Go back to the receiver circuit; carefully start adjusting the gang condenser. At a particular point on the dial, the receiver should pick the transmitted signal to light up the LED and activate the relay. Fine tune it until the LED produces maximum illumination. Since the receiver does not have an antenna during this instant, you can be sure that the received signal is from your transmitter only and not from the usual FM broadcasts.
Switch OFF both the units. Connect a flexible wire of around 12” as an antenna to the receiver circuit. The transmitter will also need an antenna; an inch of wire will quite suffice.

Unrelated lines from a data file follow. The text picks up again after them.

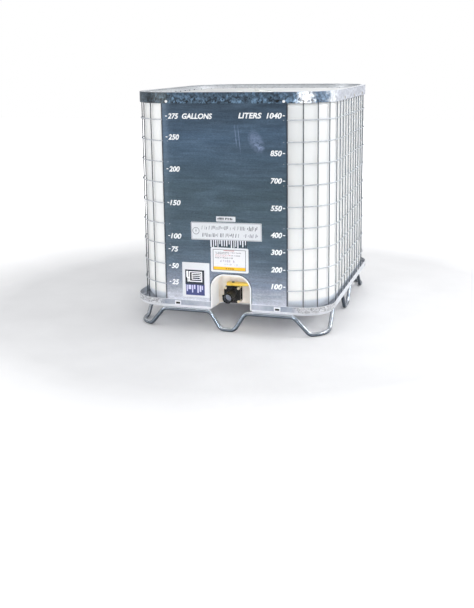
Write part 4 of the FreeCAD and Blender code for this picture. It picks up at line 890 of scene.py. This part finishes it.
def studio():
    """White behind the object; for the light itself a dimmer room, brightest overhead."""
    world = bpy.data.worlds.new("studio")
    bpy.context.scene.world = world
    world.use_nodes = True
    nodes, links = world.node_tree.nodes, world.node_tree.links
    room = nodes["Background"]
    room.inputs["Strength"].default_value = ROOM_LIGHT
    height = nodes.new("ShaderNodeSeparateXYZ")
    links.new(nodes.new("ShaderNodeTexCoord").outputs["Generated"], height.inputs[0])
    ramp = nodes.new("ShaderNodeValToRGB")
    for element, (place, level) in zip(ramp.color_ramp.elements, ROOM_LEVELS):
        element.position = place
        element.color = (level, level * 1.01, level * 1.03, 1.0)
    links.new(height.outputs["Z"], ramp.inputs[0])
    links.new(ramp.outputs[0], room.inputs["Color"])
    white = nodes.new("ShaderNodeBackground")
    white.inputs["Color"].default_value = (1.0, 1.0, 1.0, 1.0)
    view = nodes.new("ShaderNodeMixShader")
    links.new(nodes.new("ShaderNodeLightPath").outputs["Is Camera Ray"], view.inputs[0])
    links.new(room.outputs[0], view.inputs[1])
    links.new(white.outputs[0], view.inputs[2])
    links.new(view.outputs[0], nodes["World Output"].inputs["Surface"])
    for name, settings in LIGHTS.items():
        area_light(name, *settings)
    bpy.context.scene.view_settings.view_transform = "Standard"


# The camera stands in front, to the right: place in metres, angles in radians, lens in mm.
CAMERA_PLACE = (1.2936, -4.6531, 1.3243)
CAMERA_YAW, CAMERA_PITCH, CAMERA_ROLL = 0.30957, -0.19005, 0.015079
CAMERA_LENS, CAMERA_SENSOR = 53.24, 36.0
CAMERA_SHIFT = (0.0188, -0.1204)


def camera():
    """Eye height, lens and shift of the reference view."""
    data = bpy.data.cameras.new("camera")
    data.lens = CAMERA_LENS
    data.sensor_width = CAMERA_SENSOR
    data.shift_x, data.shift_y = CAMERA_SHIFT
    item = bpy.data.objects.new("camera", data)
    turn = (Matrix.Rotation(CAMERA_YAW, 4, "Z") @ Matrix.Rotation(CAMERA_PITCH, 4, "X")
            @ Matrix.Rotation(CAMERA_ROLL, 4, "Y") @ Matrix.Rotation(math.pi / 2, 4, "X"))
    item.matrix_world = Matrix.Translation(CAMERA_PLACE) @ turn
    bpy.context.scene.collection.objects.link(item)
    bpy.context.scene.camera = item


dress_frame()
level_scale()
long_plate_print()
small_tag_print()
pressed_strip()
placard_print()
square_label_print()
clip_slot_shadows()
outlet_lugs()
stage()
studio()
camera()
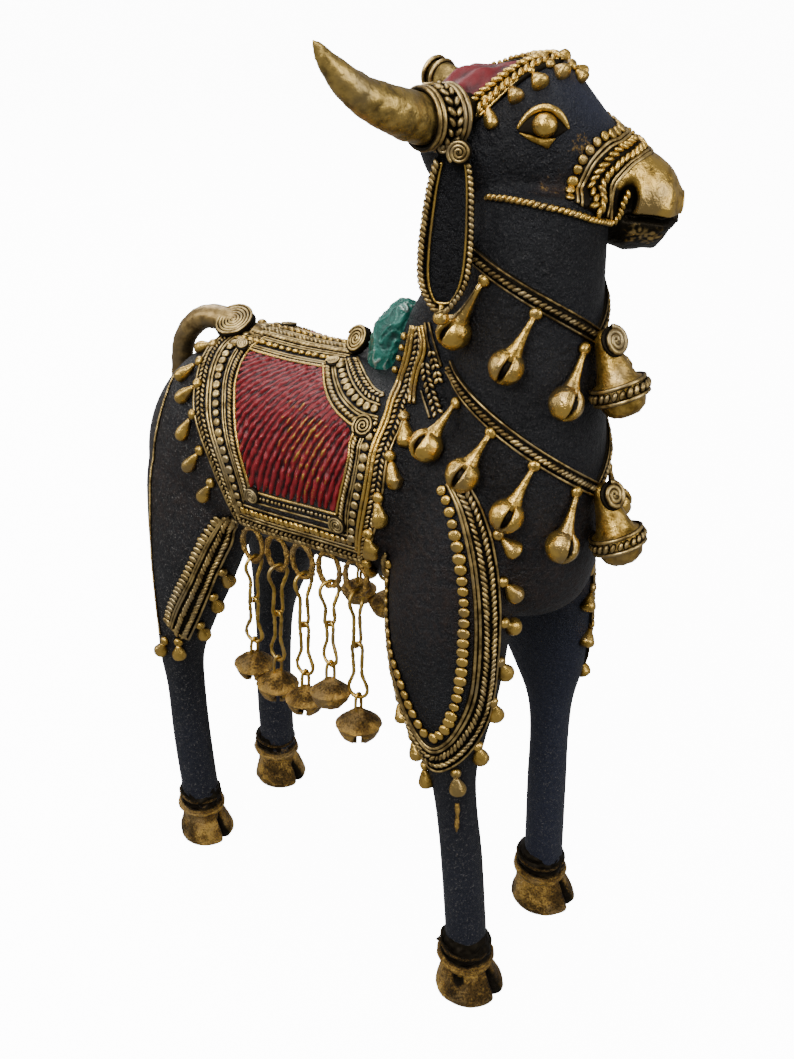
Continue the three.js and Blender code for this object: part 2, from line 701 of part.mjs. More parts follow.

This wraps up the setting as well as the testing of this wireless remote control circuit.
House the receiver circuit inside an appropriately sized plastic box, allowing the mains cord and the antenna out of the box. Also, make proper arrangements over the box for the fitting of the external socket and the LED.
The transmitter circuit should be also enclosed carefully inside a small match-box sized plastic box. The box should have ample space to hold the entire circuit and the 3 V button cell. Also, fix and connect the tiny micro switch at a suitable position to enable easy handling and operation.
The receiver unit may be placed in a suitable position with the respective load connected to it. You may test its efficiency by toggling the button of the transmitter from a distance of around 40 meters away and verify whether the receiver is responding to it or not. Check its consistency by doing it from different corners of your house.